My only negative is that sometimes luck will play a part. Sometimes the way the cards have been dealt between players will mean no matter how intricately you play the hand, victory is impossible. But that doesn’t often happen, it’s unavoidable and I can’t see how the game rules could get around it. It also gives you a good excuse should you be responsible for a monumental cock-up (“oh boy I don’t think there’s any way we could have won that”).

It’s just such a simple concept, yet it works so well and I honestly can’t think of a better card game I’ve ever played- it’s easy to learn (and easy to alter the difficulty to accommodate new players), easy to transport, the artwork and theme are great and the gameplay is incredibly tense.

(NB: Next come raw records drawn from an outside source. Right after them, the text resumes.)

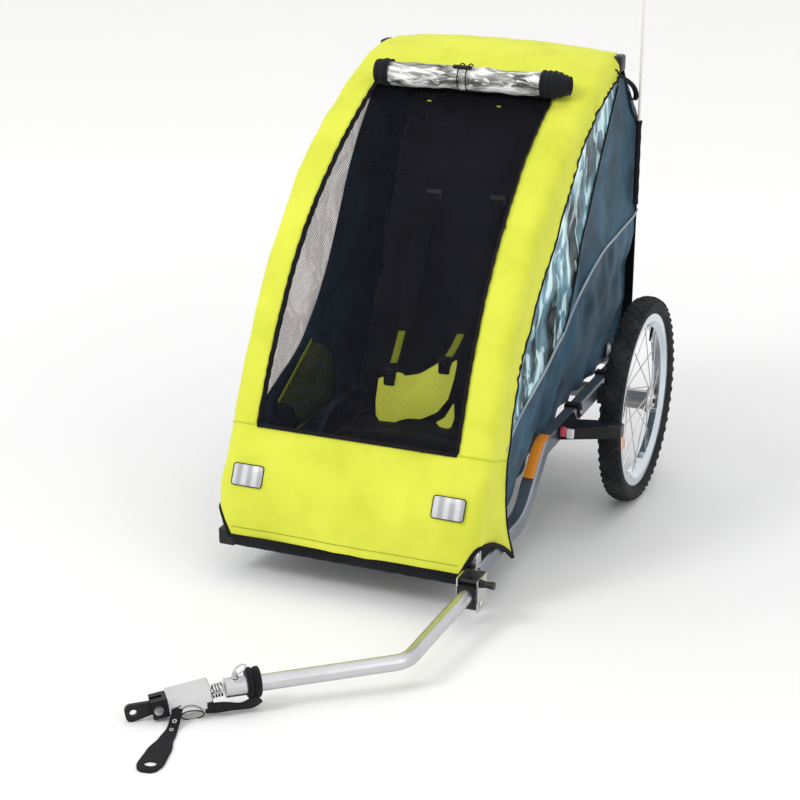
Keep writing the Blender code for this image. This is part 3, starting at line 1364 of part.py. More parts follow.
def build_looks():
    return {
        "anodised": finish("anodised_tube", (0.60, 0.61, 0.63), 0.35, 0.9),
        "steel": finish("plated_steel", (0.72, 0.72, 0.72), 0.3, 1.0),
        "chrome": finish("bright_rim", (0.80, 0.80, 0.82), 0.12, 1.0),
        "tyre": finish("tyre_rubber", (0.03, 0.03, 0.03), 0.8),
        "black_plastic": finish("black_moulding", (0.03, 0.03, 0.033), 0.5),
        "black_fabric": finish("black_fabric", (0.025, 0.032, 0.045), 0.85),
        "net": finish("black_net", (0.02, 0.02, 0.022), 0.9),
        "lime": finish("lime_fabric", (0.72, 0.90, 0.05), 0.8),
        "clear": finish("clear_film", (0.80, 0.86, 0.90), 0.1, 0.0, 0.4),
        "silver_film": finish("silver_film", (0.65, 0.66, 0.68), 0.3, 0.6),
        "fibre": finish("fibre_rod", (0.85, 0.83, 0.62), 0.4),
        "orange": finish("orange_cloth", (0.90, 0.22, 0.02), 0.8),
    }


def frame_parts(body, looks):
    for side in (1, -1):
        rail(side, body, looks)
        corner_block(side, body, looks)
        rear_plug(side, body, looks)
        axle_receiver(side, body, looks)
        wheel_guard(side, body, looks)
        wheel_axle(side, body, looks)
        wheel(side, body, looks)
    cross_members(body, looks)
    floor_panel(body, looks)
    cage_brackets(body, looks)
    arm_bracket(body, looks)


def cage_parts(body, looks):
    front = Anchor("front_hoop_axis", body, (0, FRONT_PIVOT_Y, FRONT_PIVOT_Z))
    rear = Anchor("rear_hoop_axis", body, (0, REAR_PIVOT_Y, REAR_PIVOT_Z))
    front_hoop(front, looks)
    rear_hoop(rear, looks)
    cover(front, looks)
    front_mesh(front, looks)
    rain_roll(front, looks)
    hem_band(body, looks)
    for side in (1, -1):
        side_skins(side, body, looks)
    rear_panel(rear, looks)
    flag(rear, looks)
    seat(body, looks)
    harness(body, looks)
    storage_pocket(body, looks)


def arm_parts(body, looks):
    arm = Anchor("tow_arm_axis", body, (ARM_X, HINGE_Y, HINGE_Z))
    tow_arm(arm, looks)
    hitch_spring(arm, looks)
    head = Anchor("hitch_flex_axis", arm, head_spot(SPRING_LENGTH / 2))
    hitch_head(head, looks)
    safety_strap(head, looks)


def stand_on_ground(root):
    """Tip the body frame about the axle, then centre the footprint on the origin."""
    tip = nose_down_angle()
    root.empty.rotation_euler.x = tip
    root.empty.location = (0, WHEEL_RADIUS * math.sin(tip), WHEEL_RADIUS * (1 - math.cos(tip)))
    bpy.context.view_layer.update()
    graph = bpy.context.evaluated_depsgraph_get()
    spots = []
    for obj in bpy.context.scene.objects:
        if obj.type == "MESH" and not obj.hide_render:
            solid = obj.evaluated_get(graph)
            spots += [solid.matrix_world @ v.co for v in solid.data.vertices]
    low = Vector([min(p[i] for p in spots) for i in range(3)])
    high = Vector([max(p[i] for p in spots) for i in range(3)])
    middle = (low + high) / 2
    root.empty.location -= Vector((middle.x, middle.y, low.z))


def main():
    clear_scene()
    looks = build_looks()
    root = Anchor("trailer_frame")
    frame_parts(root, looks)
    cage_parts(root, looks)
    arm_parts(root, looks)
    stand_on_ground(root)


main()
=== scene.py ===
import math

import bmesh
import bpy
from mathutils import Matrix, Vector, noise


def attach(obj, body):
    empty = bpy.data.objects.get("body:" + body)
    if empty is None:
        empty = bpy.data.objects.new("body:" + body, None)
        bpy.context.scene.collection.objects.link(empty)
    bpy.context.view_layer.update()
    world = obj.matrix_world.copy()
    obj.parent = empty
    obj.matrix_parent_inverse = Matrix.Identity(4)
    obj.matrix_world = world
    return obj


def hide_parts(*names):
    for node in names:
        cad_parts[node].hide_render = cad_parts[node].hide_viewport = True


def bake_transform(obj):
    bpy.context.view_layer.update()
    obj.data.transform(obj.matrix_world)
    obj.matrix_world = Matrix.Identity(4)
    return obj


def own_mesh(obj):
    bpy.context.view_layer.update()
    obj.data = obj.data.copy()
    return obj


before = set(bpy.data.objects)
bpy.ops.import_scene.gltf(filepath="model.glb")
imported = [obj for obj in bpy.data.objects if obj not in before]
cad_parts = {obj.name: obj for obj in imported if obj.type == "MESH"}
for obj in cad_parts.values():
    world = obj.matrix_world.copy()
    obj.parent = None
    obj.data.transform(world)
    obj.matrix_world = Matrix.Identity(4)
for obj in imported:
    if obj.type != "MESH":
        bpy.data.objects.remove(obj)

# Looks of the child bike trailer. Places are written in the trailer's own body frame, whose origin is on the
# ground under the axle of a level trailer, and BODY tips them nose-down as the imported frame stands.
PI = math.pi
TIP = math.radians(3.36059)
BODY = Matrix.Translation((0, 0.52626, 0.00048)) @ Matrix.Rotation(TIP, 4, "X")
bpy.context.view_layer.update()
SIDES = {"left": 1, "right": -1}


def at(x, y, z):
    return Vector((x, y, z))


def mm(*points):
    """Points measured in millimetres."""
    return [tuple(value / 1000 for value in point) for point in points]


ALONG_X, ALONG_Y, ALONG_Z = at(1, 0, 0), at(0, 1, 0), at(0, 0, 1)

# The photograph's camera, fitted to its vanishing lines and to the wheels
EYE = (1.20420, -2.90543, 1.28939)
EYE_RIGHT = (0.92355, 0.38281, 0.02243)
EYE_UP = (-0.13474, 0.26920, 0.95361)
EYE_AHEAD = (-0.35901, 0.88374, -0.30020)
LENS = 85.455
MIDDLE_OF_VIEW = at(0, 0, 0.45)

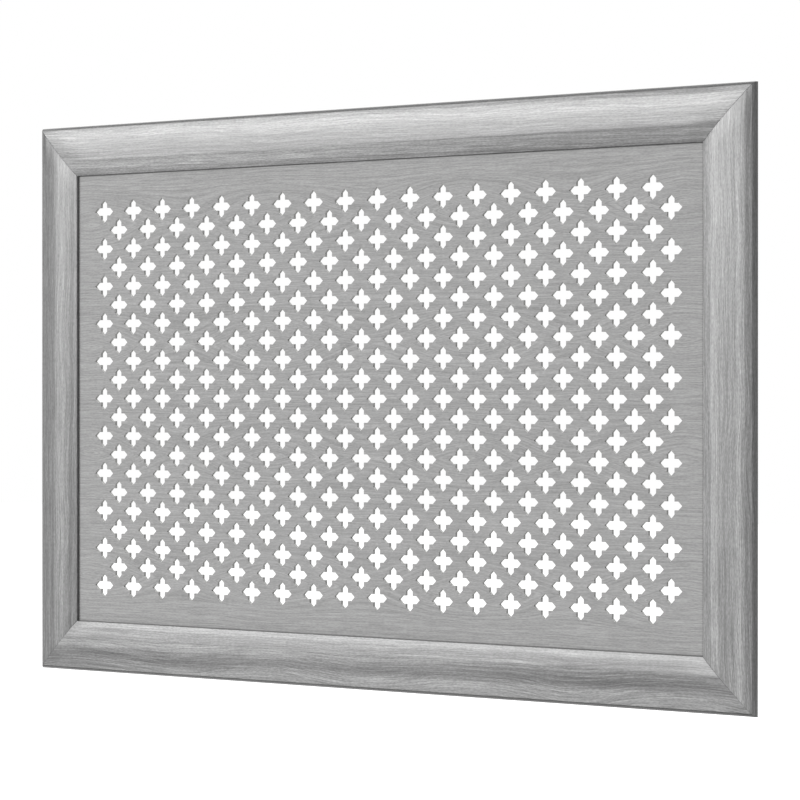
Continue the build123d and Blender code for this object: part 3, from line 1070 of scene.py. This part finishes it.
def floor_material(settings):
    """Pale matt floor that looks white, with what falls on it added for the same rays."""
    material = bpy.data.materials.new("studio_floor")
    tree = empty_tree(material)
    matt = add(tree, "ShaderNodeBsdfDiffuse", Color=(*settings.floor_tint, 1.0))
    away = add(tree, "ShaderNodeVectorMath", {"operation": "LENGTH"})
    connect(object_place(tree), away.inputs[0])
    distance = Value(away.outputs["Value"])
    lift = distance.spread(settings.near, settings.far, settings.floor_lift, 1.0)
    glow = add(tree, "ShaderNodeEmission", Color=WHITE, Strength=lift * white_share(tree))
    both = add(tree, "ShaderNodeAddShader")
    connect(matt.outputs[0], both.inputs[0])
    connect(glow.outputs[0], both.inputs[1])
    add(tree, "ShaderNodeOutputMaterial", Surface=both.outputs[0])
    return material


def make_floor(settings):
    """A square floor well below the screen."""
    half = settings.floor_size / 2
    height = -HALF_HEIGHT - settings.floor_drop
    corners = np.array([(-half, -half), (half, -half), (half, half), (-half, half)])
    points = np.column_stack([corners, np.full(4, height)])
    floor = make_piece("studio_floor", points, np.arange(4), [floor_material(settings)])


def make_world(settings):
    """White to the eye and in reflections, and a weaker light from all round."""
    world = bpy.data.worlds.new("studio")
    bpy.context.scene.world = world
    tree = empty_tree(world)
    strength = white_share(tree).spread(0.0, 1.0, settings.ambient, 1.0)
    light = add(tree, "ShaderNodeBackground", Color=WHITE, Strength=strength)
    add(tree, "ShaderNodeOutputWorld", Surface=light.outputs[0])


def make_lamp(name, azimuth, elevation, distance, width, height, power):
    """A soft lamp turned to the screen, placed by its angles from the front and the floor."""
    data = bpy.data.lights.new(name, "AREA")
    data.shape = "RECTANGLE"
    data.size = width
    data.size_y = height
    data.energy = power
    lamp = bpy.data.objects.new(name, data)
    bpy.context.scene.collection.objects.link(lamp)
    level_share = cos(elevation)
    way = Vector((sin(azimuth) * level_share, -cos(azimuth) * level_share, sin(elevation)))
    lamp.location = way * distance
    lamp.rotation_euler = way.to_track_quat("Z", "Y").to_euler()
    lamp.visible_camera = False


def make_camera(settings):
    """The camera at the photograph's viewing angle."""
    data = bpy.data.cameras.new("camera")
    data.sensor_fit = "HORIZONTAL"
    data.lens = settings.camera_lens
    camera = bpy.data.objects.new("camera", data)
    bpy.context.scene.collection.objects.link(camera)
    camera.location = settings.camera_place
    camera.rotation_euler = (pi / 2 - settings.camera_drop, 0.0, settings.camera_turn)
    bpy.context.scene.camera = camera


# Operators


class RADIATOR_OT_stage(bpy.types.Operator):
    """Makes the camera, the lamps, the surroundings and the floor"""

    bl_idname = "radiator.stage"
    bl_label = "Stage"

    def execute(self, context):
        settings = context.scene.radiator_screen.stage
        context.scene.view_settings.view_transform = "Standard"
        make_camera(settings)
        make_world(settings)
        make_floor(settings)
        key_place = (settings.key_azimuth, settings.key_elevation, settings.key_distance)
        key_size = (settings.key_width, settings.key_height)
        make_lamp("key_lamp", *key_place, *key_size, settings.key_power)
        rear_place = (pi, settings.rear_elevation, settings.rear_distance)
        rear_size = (settings.rear_size, settings.rear_size)
        make_lamp("rear_lamp", *rear_place, *rear_size, settings.rear_power)
        return {"FINISHED"}


class RADIATOR_OT_film(bpy.types.Operator):
    """Wraps the four sides of the moulding in printed film"""

    bl_idname = "radiator.film"
    bl_label = "Moulding Film"

    def execute(self, context):
        settings = context.scene.radiator_screen.moulding
        for name in SIDES:
            film_strip(name, settings, film_material(settings, name))
        return {"FINISHED"}


class RADIATOR_OT_board(bpy.types.Operator):
    """Makes the perforated board with its printed front"""

    bl_idname = "radiator.board"
    bl_label = "Perforated Board"

    def execute(self, context):
        settings = context.scene.radiator_screen.board
        materials = [
            print_material(settings),
            fibre_material("board_cut_edge", settings.cut_tint, contrast=0.12, grain=0.6 * MM),
            fibre_material("board_back", settings.back_tint, contrast=0.10, grain=0.9 * MM),
        ]
        board_piece(settings, materials)
        return {"FINISHED"}


class RADIATOR_OT_cores(bpy.types.Operator):
    """Finishes the fibreboard bodies of the moulding"""

    bl_idname = "radiator.cores"
    bl_label = "Moulding Cores"

    def execute(self, context):
        settings = context.scene.radiator_screen.hardware
        material = core_material(settings)
        for name in SIDES:
            recolour(f"{name}_core", material)
        return {"FINISHED"}


class RADIATOR_OT_hangers(bpy.types.Operator):
    """Finishes the keyhole hangers and their screws"""

    bl_idname = "radiator.hangers"
    bl_label = "Hangers and Screws"

    def execute(self, context):
        settings = context.scene.radiator_screen.hardware
        zinc = (settings.zinc_tint, settings.zinc_roughness)
        plates = metal_material("zinc_plate", *zinc, grain=4 * MM)
        screws = metal_material("zinc_screw", *zinc, grain=1 * MM)
        for name in HANGERS:
            recolour(name, plates)
        recolour("hanger_screws", screws)
        return {"FINISHED"}


class RADIATOR_OT_nails(bpy.types.Operator):
    """Finishes the corner nails and the framing points"""

    bl_idname = "radiator.nails"
    bl_label = "Nails and Points"

    def execute(self, context):
        settings = context.scene.radiator_screen.hardware
        steel = (settings.steel_tint, settings.steel_roughness)
        material = metal_material("bare_steel", *steel, grain=2 * MM)
        recolour("corner_v_nails", material)
        recolour("panel_points", material)
        return {"FINISHED"}


OPERATORS = (
    RADIATOR_OT_stage,
    RADIATOR_OT_film,
    RADIATOR_OT_board,
    RADIATOR_OT_cores,
    RADIATOR_OT_hangers,
    RADIATOR_OT_nails,
)


class RADIATOR_PT_screen(bpy.types.Panel):
    """Lists the steps that make the radiator screen"""

    bl_idname = "RADIATOR_PT_screen"
    bl_label = "Radiator Screen"
    bl_space_type = "VIEW_3D"
    bl_region_type = "UI"
    bl_category = "Radiator Screen"

    def draw(self, context):
        for operator in OPERATORS:
            self.layout.operator(operator.bl_idname)


CLASSES = (
    MouldingSettings,
    BoardSettings,
    HardwareSettings,
    StageSettings,
    ScreenSettings,
    *OPERATORS,
    RADIATOR_PT_screen,
)


def register():
    """Registers the settings, the operators and the panel."""
    for kind in CLASSES:
        bpy.utils.register_class(kind)
    bpy.types.Scene.radiator_screen = PointerProperty(type=ScreenSettings)


def unregister():
    """Takes back what register did."""
    del bpy.types.Scene.radiator_screen
    for kind in reversed(CLASSES):
        bpy.utils.unregister_class(kind)


def main():
    """Makes the whole screen, one operator after the other."""
    register()
    bpy.ops.radiator.stage()
    bpy.ops.radiator.film()
    bpy.ops.radiator.board()
    bpy.ops.radiator.cores()
    bpy.ops.radiator.hangers()
    bpy.ops.radiator.nails()


if __name__ == "__main__":
    main()
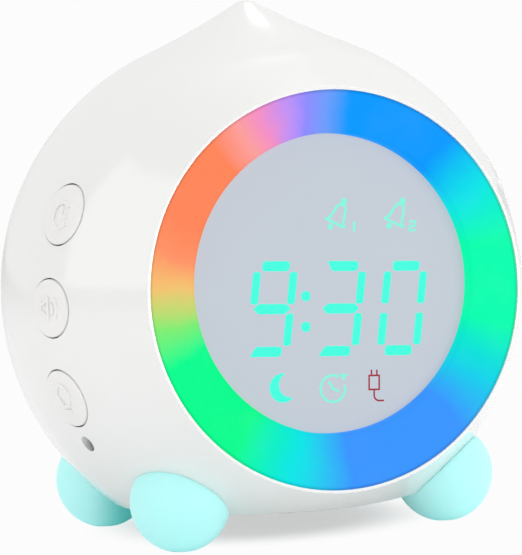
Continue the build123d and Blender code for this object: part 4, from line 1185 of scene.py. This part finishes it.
@dataclass
class Studio:
    """Floor, soft lights and camera.

    Attributes:
        camera_turn: Turn of the camera round the clock, from straight in front.
        camera_rise: Its rise above level.
        camera_roll: Its roll about the way it looks.
        camera_distance: Its distance from the ball's centre, in millimetres.
        focal: Focal length of its lens, in millimetres.
        sensor: Width of its sensor, in millimetres.
        shift: Shift of its lens, across and up.
        clip_end: How far it sees, in metres.
        surround: Strength of the pale light from all round.
        behind: Strength of it from behind the clock.
        behind_span: Cosines of the angle from straight behind where that begins and is full.
        backdrop: Strength of the white that the camera sees.
        floor_size: Width of the floor in metres.
        floor_tones: Its two close tones, sRGB hex.
        floor_patch_mm: Size of its patches of tone.
        floor_veil: Share of white over the shadow under the clock.
        fade: Distances from the clock's middle, in metres, over which the floor runs out to white.
        softboxes: The lamps.
    """

    camera_turn: float = math.radians(-22.449)
    camera_rise: float = math.radians(4.857)
    camera_roll: float = math.radians(-3.223)
    camera_distance: float = 770.0
    focal: float = 236.1
    sensor: float = 36.0
    shift: tuple[float, float] = (-0.00025, 0.0190)
    clip_end: float = 20.0
    surround: float = 0.585
    behind: float = 0.86
    behind_span: tuple[float, float] = (0.05, 0.6)
    backdrop: float = 0.975
    floor_size: float = 8.0
    floor_tones: tuple[str, str] = ("#FBFBFC", "#FDFDFE")
    floor_patch_mm: float = 83.3
    floor_veil: float = 0.52
    fade: tuple[float, float] = (0.020, 0.040)
    softboxes: tuple[Softbox, ...] = (
        Softbox("left_softbox", (-0.7, -0.1, 0.78), (0, -0.1, 0.78), (0.85, 1.36), 3.0),
        Softbox("right_softbox", (0.85, -0.2, 0.45), (0, 0, 0.05), (0.9, 1.1), 1.3),
        Softbox("top_softbox", (0.25, 0.1, 0.95), (0, 0, 0.05), (0.7, 0.7), 1.85),
        Softbox("front_softbox", (0.25, -0.87, 0.07), (0, 0, 0.03), (1.2, 0.12), 2.8),
    )

    def camera(self) -> None:
        """Places the camera, aimed at the ball's centre."""
        turn, rise = self.camera_turn, self.camera_rise
        away = Vector(
            (math.sin(turn) * math.cos(rise), -math.cos(turn) * math.cos(rise), math.sin(rise))
        )
        forward = -away
        right = forward.cross(Vector((0, 0, 1))).normalized()
        up = right.cross(forward)
        roll_cos, roll_sin = math.cos(self.camera_roll), math.sin(self.camera_roll)
        right, up = roll_cos * right + roll_sin * up, -roll_sin * right + roll_cos * up
        data = bpy.data.cameras.new("camera")
        data.lens = self.focal
        data.sensor_width = self.sensor
        data.shift_x, data.shift_y = self.shift
        data.clip_end = self.clip_end
        holder = bpy.data.objects.new("camera", data)
        bpy.context.scene.collection.objects.link(holder)
        turned = Matrix((right, up, away)).transposed().to_4x4()
        place = (BALL_CENTRE + away * self.camera_distance) * MM
        holder.matrix_world = Matrix.Translation(place) @ turned
        bpy.context.scene.camera = holder

    def world(self) -> None:
        """White behind the object as the camera sees it, and soft pale light all round."""
        world = bpy.data.worlds.new("studio")
        bpy.context.scene.world = world
        world.use_nodes = True
        tree = world.node_tree
        tree.nodes.clear()
        direction = add_node(tree, "ShaderNodeTexCoord").outputs["Generated"]
        back = (-math.sin(self.camera_turn), math.cos(self.camera_turn), 0.0)
        share = add_node(
            tree, "ShaderNodeVectorMath", {"operation": "DOT_PRODUCT", 1: back}, {0: direction}
        ).outputs["Value"]
        around = add_node(
            tree,
            "ShaderNodeMapRange",
            {
                "From Min": self.behind_span[0],
                "From Max": self.behind_span[1],
                "To Min": self.surround,
                "To Max": self.behind,
            },
            {"Value": share},
        ).outputs[0]
        seen = add_node(tree, "ShaderNodeLightPath").outputs["Is Camera Ray"]
        strength = add_node(
            tree, "ShaderNodeMix", {3: self.backdrop}, {0: seen, 2: around}
        ).outputs[0]
        background = add_node(
            tree, "ShaderNodeBackground", {"Color": WHITE}, {"Strength": strength}
        )
        add_node(tree, "ShaderNodeOutputWorld", links={"Surface": background.outputs[0]})

    def paper(self) -> bpy.types.Material:
        """Builds the floor's finish: matt coated paper, with no gloss and a soft shadow.

        Returns:
            The material, which runs out to plain white away from the clock.
        """
        material, tree = new_tree("pale_paper_floor")
        place = add_node(tree, "ShaderNodeTexCoord").outputs["Object"]
        cloud = add_node(
            tree,
            "ShaderNodeTexNoise",
            {"Scale": 1 / (self.floor_patch_mm * MM), "Detail": 2.0},
            {"Vector": place},
        ).outputs[0]
        tone = add_node(
            tree,
            "ShaderNodeMix",
            {"data_type": "RGBA", 6: linear(self.floor_tones[0]), 7: linear(self.floor_tones[1])},
            {0: cloud},
        ).outputs[2]
        matt = add_node(tree, "ShaderNodeBsdfDiffuse", links={"Color": tone})
        white = add_node(
            tree, "ShaderNodeEmission", {"Color": WHITE, "Strength": self.backdrop}
        )
        away = add_node(
            tree, "ShaderNodeVectorMath", {"operation": "LENGTH"}, {0: place}
        ).outputs["Value"]
        fade = add_node(
            tree,
            "ShaderNodeMapRange",
            {
                "From Min": self.fade[0],
                "From Max": self.fade[1],
                "To Min": self.floor_veil,
                "interpolation_type": "SMOOTHSTEP",
            },
            {"Value": away},
        ).outputs[0]
        seen = add_node(tree, "ShaderNodeLightPath").outputs["Is Camera Ray"]
        share = add_node(
            tree, "ShaderNodeMath", {"operation": "MULTIPLY"}, {0: fade, 1: seen}
        ).outputs[0]
        mixed = add_node(
            tree, "ShaderNodeMixShader", links={0: share, 1: matt.outputs[0], 2: white.outputs[0]}
        )
        add_node(tree, "ShaderNodeOutputMaterial", links={"Surface": mixed.outputs[0]})
        return material

    def floor(self) -> None:
        """Adds a wide pale floor that keeps the object's shadow."""
        bpy.ops.object.select_all(action="DESELECT")
        bpy.ops.mesh.primitive_plane_add(size=self.floor_size, location=(0, 0, 0))
        plane = bpy.context.object
        plane.name = "floor"
        plane.data.materials.append(self.paper())

    def build(self) -> None:
        """Sets up the whole studio."""
        self.camera()
        self.world()
        self.floor()
        for softbox in self.softboxes:
            softbox.build()
        bpy.context.scene.view_settings.view_transform = "Standard"


def main() -> None:
    """Builds every sub-assembly, then the studio."""
    logging.basicConfig(level=logging.INFO, format="%(message)s")
    dresser = Dresser(frame["record"])
    normals = FormNormals()
    done: set[str] = set()
    assemblies = (
        Shells(dresser, normals),
        Keys(dresser, normals),
        LightRing(dresser),
        Icons(dresser),
    )
    for assembly in assemblies:
        for name in assembly.build():
            log.info("built %s", name)
            done.update(bpy.data.objects[name].get("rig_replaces", []))
    for name in Carried(dresser, done).build():
        log.info("carried %s", name)
    Studio().build()


if __name__ == "__main__":
    main()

Overall I cannot recommend this game enough. If you like card games, get it. If you like cooperative games, get it. If you like a bit of problem solving, get it. Even if you don’t like space, get it!

I think I knew we were in trouble when Jess said “hang on I’ve just got to take a picture of my cards!”

Two player variant

A quick word on player count. The box says 3-5 with a 2 player variant, whereas I would have just said its 2-5 players, as the 2 player variant experience is just as good as with more players. With two players, you play with a dummy hand (the ever unreliable Jarvis) where half of his hands are placed facedown, the other half on top of them. The Commander (whoever is dealt the black 4) plays their own hand and Jarvis’s hand but for all other purposes Jarvis is a real player (Jarvis has objectives to win etc.). The only downside compared to 3 or more players is that the facedown cards are inaccessible until the card on top is played, so if a card is required for an objective in a certain order and it is buried somewhere in Jarvis’s hand, you’re going to fail and there’s nothing you can do about it!

That said, most of our plays have been 2 player and we’ve loved it! In fact one could argue Jarvis is a better player than both Jess and I (he’s certainly a better communicator).